The anthropomorphization phase of AI

By Maex Ament · 2026-06-02 · Originally shared on LinkedIn

Every AI agent apparently needs a first name, a personality, and a job title. Your agent is not your co-worker.

Steve Jobs made skeuomorphism famous. He designed software to look like real-world objects — leather calendars, wood bookshelves. Anthropomorphism is the AI version. Except we are not making software look like objects anymore. We are making it look like people. Meet Carly, your new "team member." You can "hire" her on a landing page.

It is clever. It makes the technology less threatening and adoption easier.
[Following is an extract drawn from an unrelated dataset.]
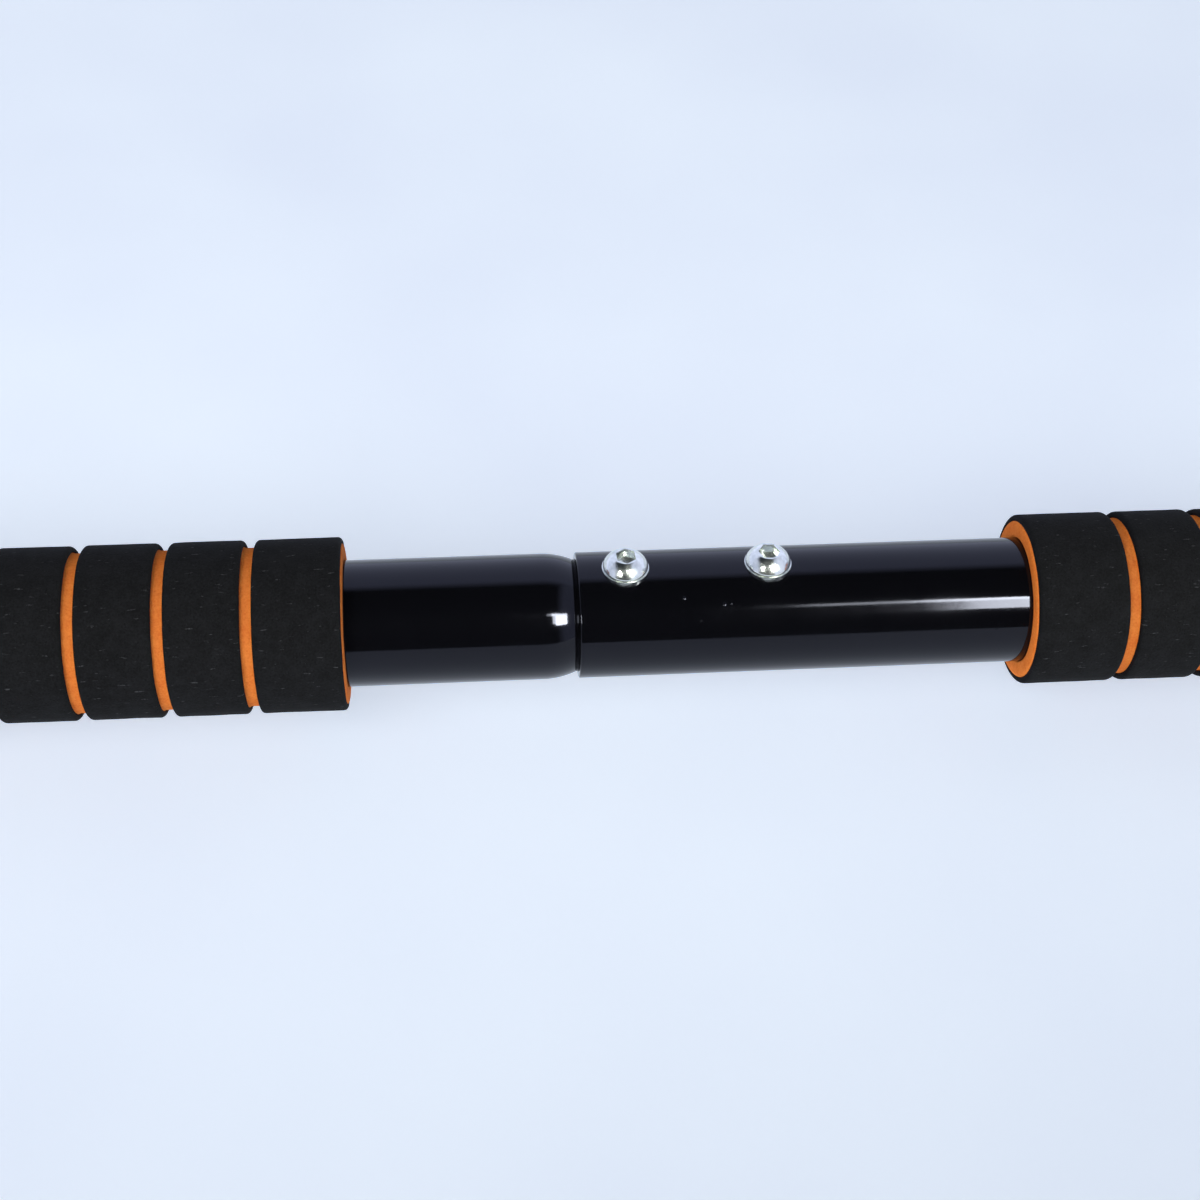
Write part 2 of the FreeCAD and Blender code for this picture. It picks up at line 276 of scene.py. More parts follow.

I even considered it for our own onboarding at Causa Prima. But Carly is not your co-worker. She is a piece of software with a memory, a set of skills, and an LLM for a brain.

Marketing it like a human is risky for two reasons. First, it is a business-model play: it lets SaaS companies sell per-seat licenses. One agent, one license. But an agent is not a user. It is software with connections everywhere, tapping into dozens of systems. Charging per seat for that makes no sense.

Second, when you treat an agent like a colleague, you stop questioning it. An LLM does not think — it predicts. But if you believe Carly is your co-worker, you are not auditing her output line by line.

For Apple, skeuomorphism was a phase. The same will happen with AI agents, and the faster it does, the better. Your agent is not your co-worker. It is software that works 100x faster than any co-worker you have ever had.